Is democracy thus possible in countries composed of several nationalities? Taking a close look at the French state, this is a classic nation-state proclaiming a French civic nationalism and applying a centralist political concept of governance. Spain, almost equally, is a single-nation state that does not tolerate much autonomy for regions and nations within, as we noticed in the Catalan case. The Spanish state is a unitary nation-state founded on its indivisible unity (Blas, 2012: 78).
The Basque territories are divided in three administrations, the Basque Autonomous Community, the Autonomous Community of Navarre (both within the Spanish State), and Iparralde (the North Basque Country). On the assumption that each territory constitutes a separate subject, our aim is not to follow the historical route of Spain and France to build yet another nation-state. That is why we propose “a form of territorial federalism with a state, which is based on consensus democracy or a co-associational design” (Blas, 2012: 75).
We are well aware that independence and sovereignty, for the time being, can only be achieved within the legal, political and economic structures prevailing in Europe. “That is to say, independence can only be achieved within the economic, legal and political structures and processes which prevail in Europe but in so doing access to independence of new European nations together with the insistence on a new social Europe is clearly instrumental to the purposes of transforming Europe itself.” (Apaolaza, U.; Galfarsoro, I.; Olariaga, A., 2012: 14)
We cannot talk any longer of monolithic forms of sovereignty but of different kind of sovereignties instead. We propose to understand sovereignty in three interrelated fields: democracy and territory, bodies and life. We have already pointed out what a territorialized democratic sovereignty means for us: a particular territory is able to create political reality, hence there is no democracy if a territory is not capable to govern itself.
In addition, we also talk about sovereignty and bodies: one of the most persistent efforts of Patriarchalism is to dominate and control the bodies of women. The use and control of bodies is another strategy of the power exercised over others. However, this right and this responsibility are becoming a revolutionary fact. For such is the pressure to remain within the standard model, that if we do not follow that pattern we feel excluded from recognition in a globalized society, even in its perverse tastes and imperatives.
The third kind of sovereignty is what we called life, where economy, ecology, work, food, energy, culture, and the public sphere are articulated. There is no sovereignty if our food, energetic and ecologic resources are not in the hands of people and its needs, but in the hands of a few financial sectors. For instance, food sovereignty means and defends “the right of peoples to set their own farming policies, to give priority to their home markets, to have access to natural resources such as water, land, seeds, and the loans needed to acquire them, and to decide what to eat, who produces it, how, in a way compatible with the specific cultural conditions of each country” (Letamendia, 2012: 195).

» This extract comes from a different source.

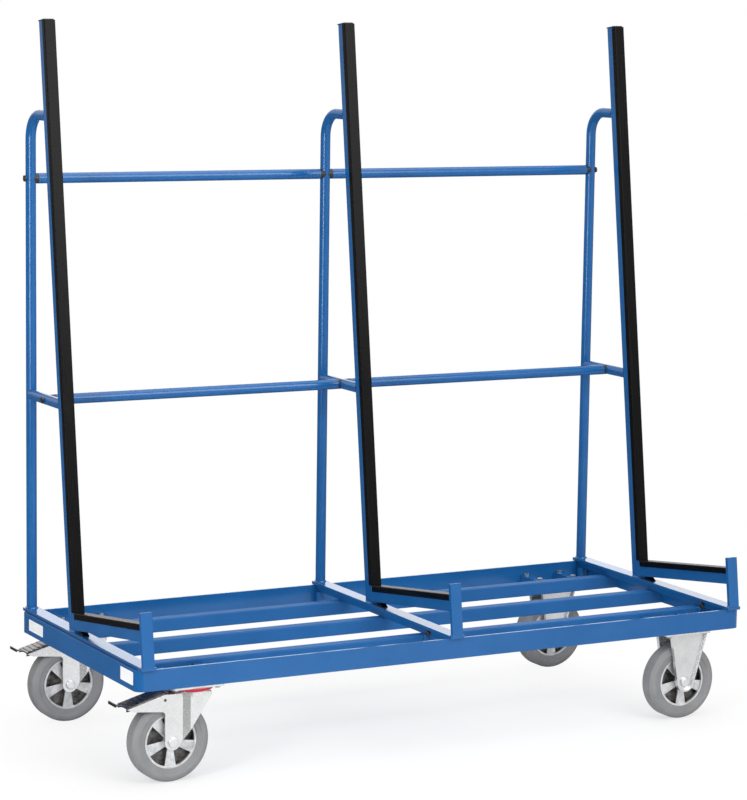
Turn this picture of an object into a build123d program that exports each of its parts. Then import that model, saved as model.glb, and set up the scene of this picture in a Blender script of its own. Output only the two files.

To sum up, sovereignty(s) lie(s) at the heart of the pro-independence movement principles, both in the Basque and the Catalan cases, and is the idea that its projects are built in.
At a glance, the Catalan case gives us a more precise understanding of how demands for sovereignty are being implemented in a stateless situation. The Catalan process has been recently interpreted and analyzed from a wide variety of political stands. However, many within the left have misinterpreted it as a movement representing no more than economic self-interest and an obsession with national and identity issues – as a movement lead by and for the interests of the local bourgeoisie. Nothing could be further from reality. As Paul Mason points out, “as calls for autonomy and independence proliferate, mainstream left parties are failing to understand the basic principle: in some circumstances, the national question is not a distraction from the fight for social justice – it is the frontline of it” (Mason, 2017).
Catalan citizens suffer from the unitarian centralism of the Aznar government (2000-2004), which made an aggressive Spanish nationalism the heart of its project, attacking both Catalan and Basque culture, language and autonomic institutions. So Catalan citizens moved a step forward in 2005 on its sovereign status, and those demands took shape as the Project of a new Statute of Autonomy approved by the majority of the Catalan parliament in 2005, always gathered within the constitutional framework. Simultaneously, social movements were demanding sovereignty on infrastructures since 2007. We cannot forget that demands for Catalan sovereignty are driven by civil society (Omnium and ANC) and grassroots movements since the very beginning. As true as it is that these demand simplied the recognition of Catalan nationhood and the recognition of Spain as a plurinational state, we cannot overlook either the demand for a sovereign fiscal policy. Finally, the new Statute of Autonomy approved in 2005 was later rejected by the Spanish constitutional court in 2010.
It must be noted the Catalan movement for self-government was not demanding independence from the outset, but the Catalan people to have the last word in all the issues concerning its territory, such as economy, culture as well as their political future. The pro-independence route has gained strength as a response to the impossibility of carrying out the demands for sovereignty and the building of a multicultural Spanish State.
In the last decade, there have been two possible hypotheses or paths for the Catalan and Spanish left to achieve and improve the levels of sovereignty for the people, meet the demands of the neediest, and improve levels of democratic and civil rights. One was to open a constituent process in the Spanish state, a long-term strategy given the wide favorable balance of power that the establishment parties have over the others; the other one was to exploit the actual favorable balance of power in Catalonia and create a new state that would have at its core covering the basic needs of the people and building a social and multicultural state. While both paths lead to the same goal, i.e. responding to the needs of people’s social and political rights, one is currently possible, and the other is not.
In conclusion, the Catalan movement for sovereignty that demands a new state within Europe, being built on the conception of sovereignty explained and defended in this article is clearly instrumental to the objectives of both building a social state and transforming Europe itself into a more democratic and social space.